Reading some conservative theologians on Confession (I’m thinking of St Leonard of Port Maurice in particular) making a ‘good’ i.e. valid confession is equally difficult, i.e. the majority of confessions are invalidated by some forgotten or concealed mortal sin, some lack of repentance, or continued attachment to one sin or another.

Forgetting a Mortal sin does not invalidate the Sacrament of Confession.

I understand that the Blessed Sacrament is less complicated, because the subject of the sacrament is bread and wine, which are less likely to be improperly disposed than human souls (unless for some reason they are not really bread or wine). All the same, if my confession or my baptism was not valid, then I am receiving in a state of mortal sin, and thus committing mortal sin. If I am married invalidly, then I am committing a sin with the woman I think is my wife, a sin which I am not confessing, thus invalidating the other sins remitted through absolution, and thus receiving in a state of mortal sin, and thus committing mortal sin… and so on.

You are not committing Mortal sin if your unaware that your Baptism or Confession, or Marriage is invalid. You would only commit Mortal sin if you knew they were invalid and intentionally received other Sacraments.

If Holy Orders are as easily invalidated as a marriage, i.e. a priest has ‘psychological factors’ putting his intentions into question, then that makes all the other sacraments questionable, does it not?

The priests intention must be positive. In other words he must intentionally not intend to celebrate a Sacrament for it to be lacking intent on his part.

The sacraments are from Heaven, and we can never perform or receive them with the perfection that they represent. Does that mean that in fact we are on incredibly shaky ground putting our faith in anything the Church does? If all the sacraments can be as easily called into question and nullified under close scrutiny as most Catholic marriages can, does that make them all pretty shaky?

Of course not! Many Marriages are found Null because of intentional lack of intent on the part of the ministers (the couple), because of impediments that were obvious, but intentionally ignored.

If I am Confirmed with some ‘psychological reservations’ and subsequently apostasise, couldn’t I argue that the absence of the fruit of the sacrament showed I hadn’t been validly Confirmed, and have my Confirmation or even my Baptism anulled and start again with a re-Confirmation or re-Baptism?

No, it would mean that your received the Sacrament validly, but possibly un fruitfully, Your ‘psychological reservations’ would have only blocked part or all of the Grace from the Sacrament not the reception of the Sacrament itself.

All other sacraments, except emergency baptism, are administered by ordained clergy. One presumes they are sufficiently well trained to do it properly and have proper intent.
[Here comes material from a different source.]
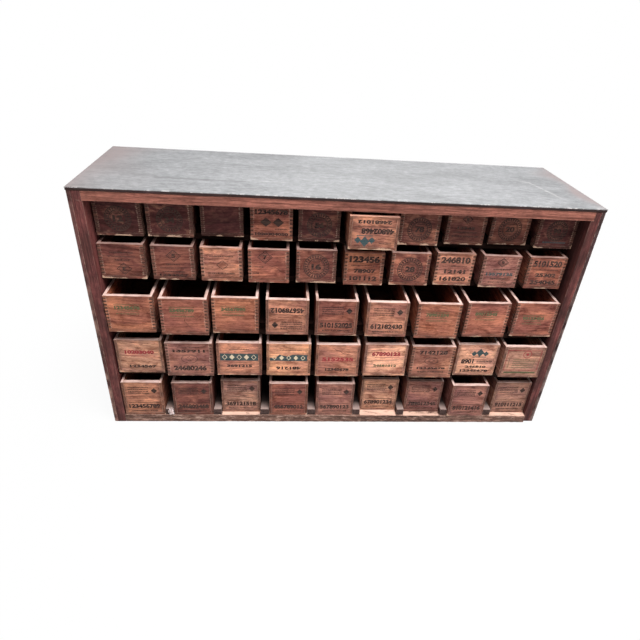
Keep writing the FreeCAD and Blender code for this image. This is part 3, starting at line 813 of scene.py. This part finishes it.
def add_splinters():
    """Pale shards on the broken end of the guide between the first two boxes of the lowest row."""
    numbers = random.Random("splinters")
    clear = 3 * MM
    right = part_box("drawer_r5_c2")[0].x - clear
    left = right - 12 * MM
    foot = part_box("bottom_board")[1].z
    bm = bmesh.new()

    # A torn lump
    bmesh.ops.create_icosphere(bm, subdivisions=4, radius=1.0)
    for vert in bm.verts:
        rough = 1 + 0.55 * noise.noise(vert.co * 1.9) + 0.25 * noise.noise(vert.co * 6)
        across, back, up = vert.co * rough
        vert.co = (right - 5.5 * MM + 6 * MM * across + 2.5 * MM * up, CASE_FRONT + 2 * MM + 5 * MM * back,
                   foot + 10 * MM + 9 * MM * up - 4 * MM * across)

    # Shards that stand up from it, held clear of the board below and of the boxes beside
    for shard in range(16):
        length = numbers.uniform(6, 13) * MM
        place = Vector((numbers.uniform(left, right), CASE_FRONT + numbers.uniform(-1.2, 7) * MM,
                        foot + numbers.uniform(0.4, 0.75) * length))
        turn = Matrix.Rotation(numbers.uniform(-0.45, 0.45), 4, "Y")
        lean = Matrix.Rotation(numbers.uniform(-0.5, 0.1), 4, "X")
        flat = Matrix.Diagonal((1, 0.4, 1, 1))
        bmesh.ops.create_cone(bm, cap_ends=True, segments=5, radius1=numbers.uniform(1.0, 2.8) * MM,
                              radius2=0.15 * MM, depth=length,
                              matrix=Matrix.Translation(place) @ turn @ lean @ flat)
    for vert in bm.verts:
        vert.co.z = max(vert.co.z, foot + 0.1 * MM)
        vert.co.x = min(max(vert.co.x, left - clear / 2), right + clear / 2)
    bmesh.ops.recalc_face_normals(bm, faces=bm.faces[:])
    mesh = bpy.data.meshes.new("splinters")
    bm.to_mesh(mesh)
    bm.free()
    write(mesh, "grain_place", [(vert.co.z, vert.co.x, vert.co.y) for vert in mesh.vertices],
          kind="FLOAT_VECTOR")
    piece = show(mesh, "splinters", [SPLINTER_WOOD])
    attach(piece, "case")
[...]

Baptism, even by a non-believer, hard to mess up - pour the water, say the words, have a general intention of doing whatever the Church intends. However note that there was a recent case where a priest messed up Baptisms by using Creator, Redeemer and Sanctifier instead of Father, Son and Holy Spirit.

However, Marriage is conferred by the parties. It requires their full, knowlegable consent and proper intent. These are not always present, particularly the intent of permanence and to have children, especially in non-Catholic marriages. [Note that non-Catholic marriages where one of the partys is becoming Catholic, account for a large fraction of the requests for a decree of nullity.]